* start INFORMATION PROVIDED *

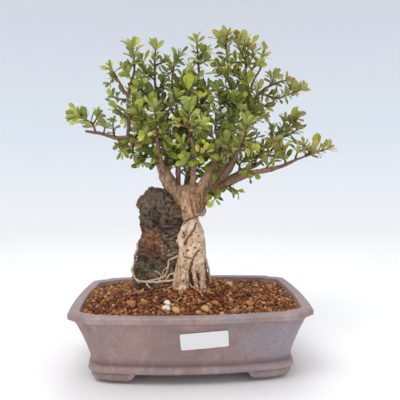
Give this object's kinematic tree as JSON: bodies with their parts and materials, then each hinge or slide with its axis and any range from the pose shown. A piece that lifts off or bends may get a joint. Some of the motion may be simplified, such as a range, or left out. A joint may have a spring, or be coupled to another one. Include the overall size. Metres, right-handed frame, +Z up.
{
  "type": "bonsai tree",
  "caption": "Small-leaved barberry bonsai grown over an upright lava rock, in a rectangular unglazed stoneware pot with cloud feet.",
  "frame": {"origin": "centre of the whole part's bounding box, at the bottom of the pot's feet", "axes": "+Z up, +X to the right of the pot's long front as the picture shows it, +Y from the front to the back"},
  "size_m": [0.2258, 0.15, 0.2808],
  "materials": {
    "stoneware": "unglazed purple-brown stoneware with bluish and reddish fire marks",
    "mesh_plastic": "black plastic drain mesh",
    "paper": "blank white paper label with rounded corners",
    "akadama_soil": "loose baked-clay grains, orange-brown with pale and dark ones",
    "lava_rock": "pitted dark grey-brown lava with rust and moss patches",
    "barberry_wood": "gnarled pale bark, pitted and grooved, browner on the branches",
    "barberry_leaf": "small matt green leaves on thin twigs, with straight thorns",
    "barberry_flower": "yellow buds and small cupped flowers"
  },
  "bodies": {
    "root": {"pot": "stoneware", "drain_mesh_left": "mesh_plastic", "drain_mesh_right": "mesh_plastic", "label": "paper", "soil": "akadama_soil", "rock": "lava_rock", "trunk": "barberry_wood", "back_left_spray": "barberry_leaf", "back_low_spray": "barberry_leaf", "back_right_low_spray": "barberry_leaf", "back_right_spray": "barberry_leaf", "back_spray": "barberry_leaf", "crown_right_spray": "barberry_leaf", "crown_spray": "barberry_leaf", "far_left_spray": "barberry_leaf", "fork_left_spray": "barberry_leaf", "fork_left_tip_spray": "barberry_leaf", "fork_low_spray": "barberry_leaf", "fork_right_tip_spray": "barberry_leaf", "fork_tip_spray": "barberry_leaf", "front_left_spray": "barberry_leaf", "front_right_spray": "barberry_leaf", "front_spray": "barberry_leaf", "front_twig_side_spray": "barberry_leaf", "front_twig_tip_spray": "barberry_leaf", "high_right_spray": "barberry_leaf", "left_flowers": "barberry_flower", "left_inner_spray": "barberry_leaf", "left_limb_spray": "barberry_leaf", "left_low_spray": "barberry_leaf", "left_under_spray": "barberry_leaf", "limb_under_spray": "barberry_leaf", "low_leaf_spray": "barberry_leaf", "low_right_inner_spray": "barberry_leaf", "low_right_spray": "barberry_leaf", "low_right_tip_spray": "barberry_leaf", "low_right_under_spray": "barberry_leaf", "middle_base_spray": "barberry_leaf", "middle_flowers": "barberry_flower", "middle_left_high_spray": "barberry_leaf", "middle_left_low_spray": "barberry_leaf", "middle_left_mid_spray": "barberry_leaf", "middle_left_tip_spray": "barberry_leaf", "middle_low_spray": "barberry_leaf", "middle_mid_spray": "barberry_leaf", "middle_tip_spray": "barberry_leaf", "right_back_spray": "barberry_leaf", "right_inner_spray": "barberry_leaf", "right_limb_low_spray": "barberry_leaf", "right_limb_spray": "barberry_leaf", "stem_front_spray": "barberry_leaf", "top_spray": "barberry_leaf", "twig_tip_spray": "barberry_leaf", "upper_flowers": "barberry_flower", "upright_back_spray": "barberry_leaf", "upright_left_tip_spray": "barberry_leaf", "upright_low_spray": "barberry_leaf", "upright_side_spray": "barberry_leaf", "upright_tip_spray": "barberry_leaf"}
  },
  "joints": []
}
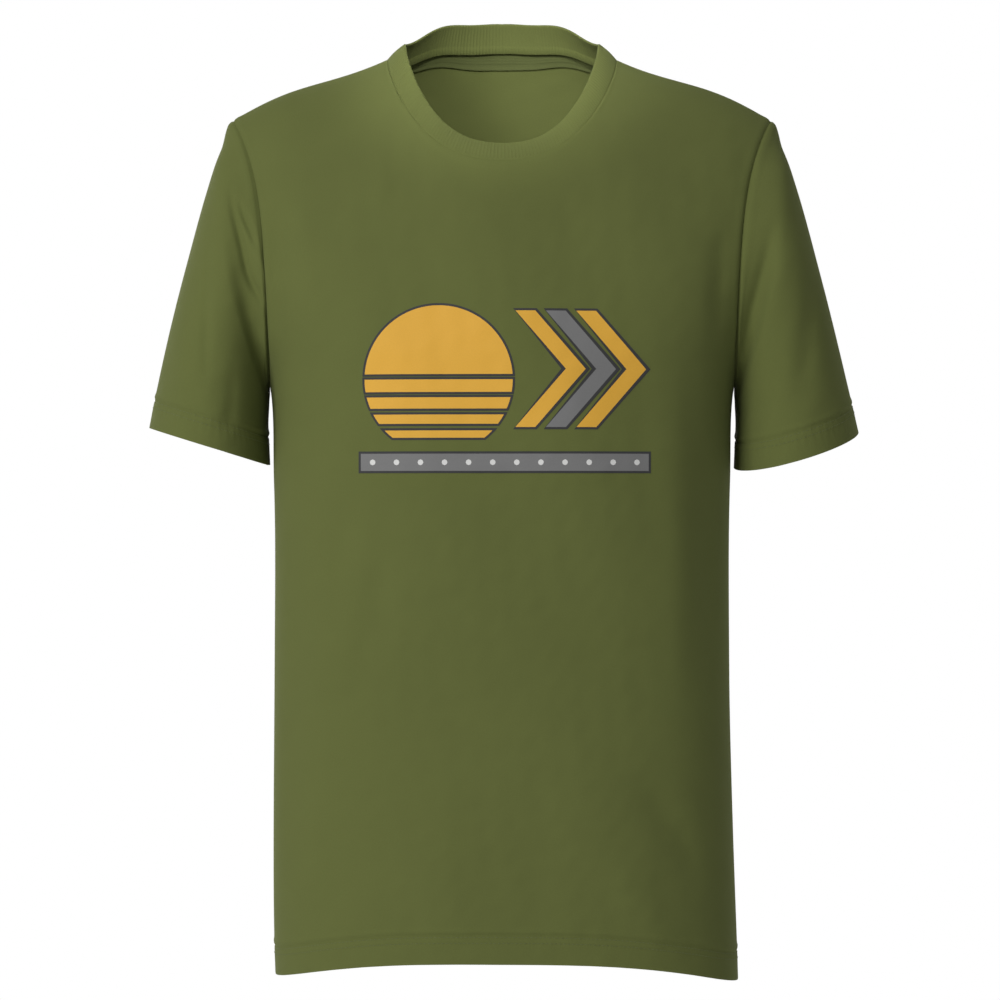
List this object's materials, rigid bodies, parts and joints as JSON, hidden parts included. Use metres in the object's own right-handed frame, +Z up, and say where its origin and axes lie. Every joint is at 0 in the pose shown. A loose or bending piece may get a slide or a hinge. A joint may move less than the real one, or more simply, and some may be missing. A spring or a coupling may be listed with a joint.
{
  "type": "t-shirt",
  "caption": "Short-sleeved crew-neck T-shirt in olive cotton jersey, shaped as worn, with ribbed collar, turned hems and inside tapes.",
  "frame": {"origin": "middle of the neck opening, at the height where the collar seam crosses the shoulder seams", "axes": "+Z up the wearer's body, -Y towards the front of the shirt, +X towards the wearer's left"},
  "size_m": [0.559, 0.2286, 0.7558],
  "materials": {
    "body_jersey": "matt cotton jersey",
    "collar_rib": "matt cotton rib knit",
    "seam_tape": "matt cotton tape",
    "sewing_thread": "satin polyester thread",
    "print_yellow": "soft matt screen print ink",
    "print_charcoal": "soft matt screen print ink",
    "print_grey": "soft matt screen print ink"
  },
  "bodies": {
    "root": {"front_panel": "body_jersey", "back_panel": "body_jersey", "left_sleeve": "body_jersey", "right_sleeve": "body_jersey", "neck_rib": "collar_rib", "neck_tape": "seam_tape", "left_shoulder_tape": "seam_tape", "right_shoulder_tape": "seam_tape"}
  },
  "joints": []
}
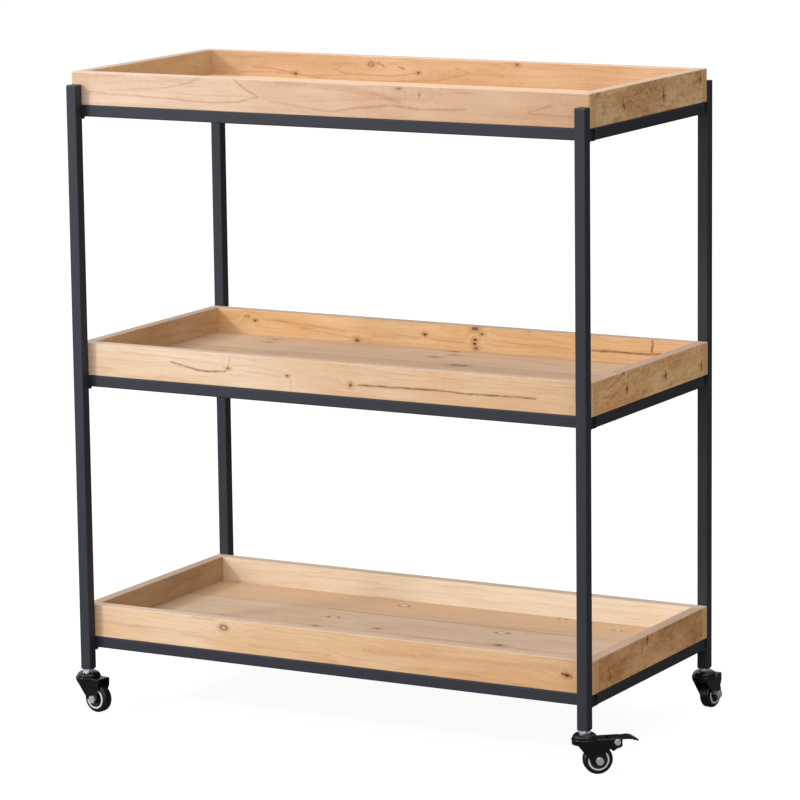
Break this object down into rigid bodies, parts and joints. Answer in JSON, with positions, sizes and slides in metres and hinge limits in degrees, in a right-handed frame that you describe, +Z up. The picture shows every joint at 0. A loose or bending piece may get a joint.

* end INFORMATION PROVIDED *

* **PROBLEM TO WORK ON**: Give a word-for-word copy of the records.

* **RESULT OF THIS TASK**:
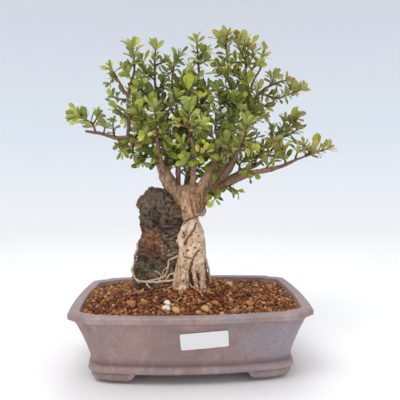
Give this object's kinematic tree as JSON: bodies with their parts and materials, then each hinge or slide with its axis and any range from the pose shown. A piece that lifts off or bends may get a joint. Some of the motion may be simplified, such as a range, or left out. A joint may have a spring, or be coupled to another one. Include the overall size. Metres, right-handed frame, +Z up.
{
  "type": "bonsai tree",
  "caption": "Small-leaved barberry bonsai grown over an upright lava rock, in a rectangular unglazed stoneware pot with cloud feet.",
  "frame": {"origin": "centre of the whole part's bounding box, at the bottom of the pot's feet", "axes": "+Z up, +X to the right of the pot's long front as the picture shows it, +Y from the front to the back"},
  "size_m": [0.2258, 0.15, 0.2808],
  "materials": {
    "stoneware": "unglazed purple-brown stoneware with bluish and reddish fire marks",
    "mesh_plastic": "black plastic drain mesh",
    "paper": "blank white paper label with rounded corners",
    "akadama_soil": "loose baked-clay grains, orange-brown with pale and dark ones",
    "lava_rock": "pitted dark grey-brown lava with rust and moss patches",
    "barberry_wood": "gnarled pale bark, pitted and grooved, browner on the branches",
    "barberry_leaf": "small matt green leaves on thin twigs, with straight thorns",
    "barberry_flower": "yellow buds and small cupped flowers"
  },
  "bodies": {
    "root": {"pot": "stoneware", "drain_mesh_left": "mesh_plastic", "drain_mesh_right": "mesh_plastic", "label": "paper", "soil": "akadama_soil", "rock": "lava_rock", "trunk": "barberry_wood", "back_left_spray": "barberry_leaf", "back_low_spray": "barberry_leaf", "back_right_low_spray": "barberry_leaf", "back_right_spray": "barberry_leaf", "back_spray": "barberry_leaf", "crown_right_spray": "barberry_leaf", "crown_spray": "barberry_leaf", "far_left_spray": "barberry_leaf", "fork_left_spray": "barberry_leaf", "fork_left_tip_spray": "barberry_leaf", "fork_low_spray": "barberry_leaf", "fork_right_tip_spray": "barberry_leaf", "fork_tip_spray": "barberry_leaf", "front_left_spray": "barberry_leaf", "front_right_spray": "barberry_leaf", "front_spray": "barberry_leaf", "front_twig_side_spray": "barberry_leaf", "front_twig_tip_spray": "barberry_leaf", "high_right_spray": "barberry_leaf", "left_flowers": "barberry_flower", "left_inner_spray": "barberry_leaf", "left_limb_spray": "barberry_leaf", "left_low_spray": "barberry_leaf", "left_under_spray": "barberry_leaf", "limb_under_spray": "barberry_leaf", "low_leaf_spray": "barberry_leaf", "low_right_inner_spray": "barberry_leaf", "low_right_spray": "barberry_leaf", "low_right_tip_spray": "barberry_leaf", "low_right_under_spray": "barberry_leaf", "middle_base_spray": "barberry_leaf", "middle_flowers": "barberry_flower", "middle_left_high_spray": "barberry_leaf", "middle_left_low_spray": "barberry_leaf", "middle_left_mid_spray": "barberry_leaf", "middle_left_tip_spray": "barberry_leaf", "middle_low_spray": "barberry_leaf", "middle_mid_spray": "barberry_leaf", "middle_tip_spray": "barberry_leaf", "right_back_spray": "barberry_leaf", "right_inner_spray": "barberry_leaf", "right_limb_low_spray": "barberry_leaf", "right_limb_spray": "barberry_leaf", "stem_front_spray": "barberry_leaf", "top_spray": "barberry_leaf", "twig_tip_spray": "barberry_leaf", "upper_flowers": "barberry_flower", "upright_back_spray": "barberry_leaf", "upright_left_tip_spray": "barberry_leaf", "upright_low_spray": "barberry_leaf", "upright_side_spray": "barberry_leaf", "upright_tip_spray": "barberry_leaf"}
  },
  "joints": []
}
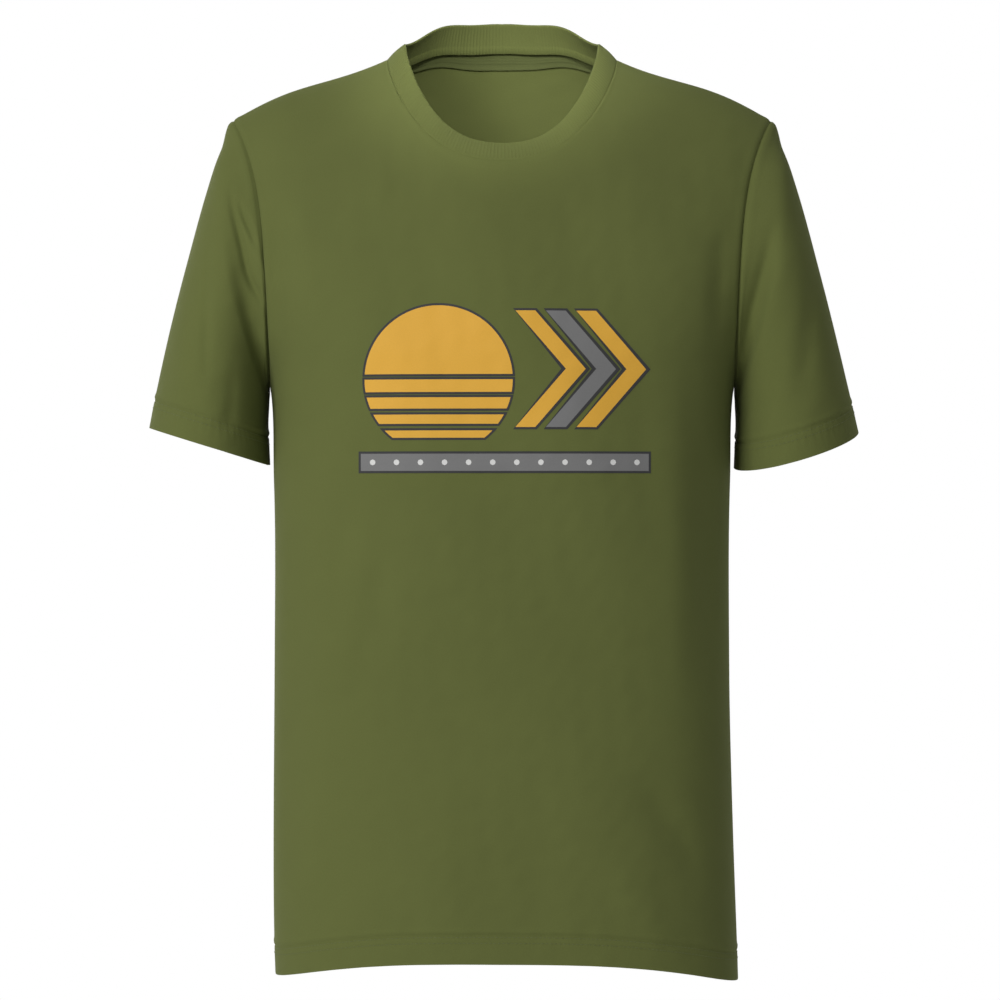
List this object's materials, rigid bodies, parts and joints as JSON, hidden parts included. Use metres in the object's own right-handed frame, +Z up, and say where its origin and axes lie. Every joint is at 0 in the pose shown. A loose or bending piece may get a slide or a hinge. A joint may move less than the real one, or more simply, and some may be missing. A spring or a coupling may be listed with a joint.
{
  "type": "t-shirt",
  "caption": "Short-sleeved crew-neck T-shirt in olive cotton jersey, shaped as worn, with ribbed collar, turned hems and inside tapes.",
  "frame": {"origin": "middle of the neck opening, at the height where the collar seam crosses the shoulder seams", "axes": "+Z up the wearer's body, -Y towards the front of the shirt, +X towards the wearer's left"},
  "size_m": [0.559, 0.2286, 0.7558],
  "materials": {
    "body_jersey": "matt cotton jersey",
    "collar_rib": "matt cotton rib knit",
    "seam_tape": "matt cotton tape",
    "sewing_thread": "satin polyester thread",
    "print_yellow": "soft matt screen print ink",
    "print_charcoal": "soft matt screen print ink",
    "print_grey": "soft matt screen print ink"
  },
  "bodies": {
    "root": {"front_panel": "body_jersey", "back_panel": "body_jersey", "left_sleeve": "body_jersey", "right_sleeve": "body_jersey", "neck_rib": "collar_rib", "neck_tape": "seam_tape", "left_shoulder_tape": "seam_tape", "right_shoulder_tape": "seam_tape"}
  },
  "joints": []
}
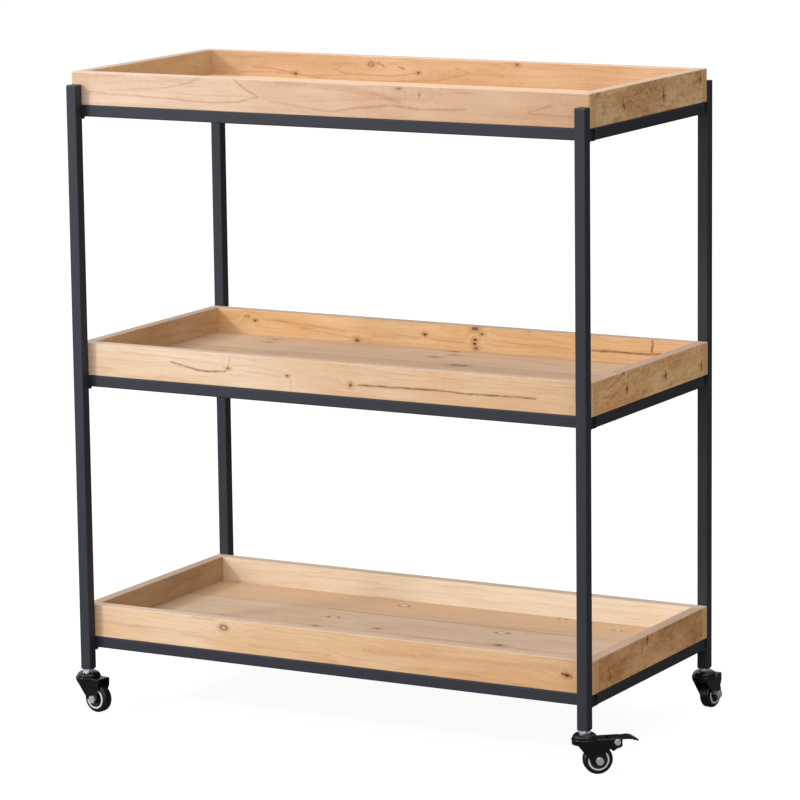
Break this object down into rigid bodies, parts and joints. Answer in JSON, with positions, sizes and slides in metres and hinge limits in degrees, in a right-handed frame that you describe, +Z up. The picture shows every joint at 0. A loose or bending piece may get a joint.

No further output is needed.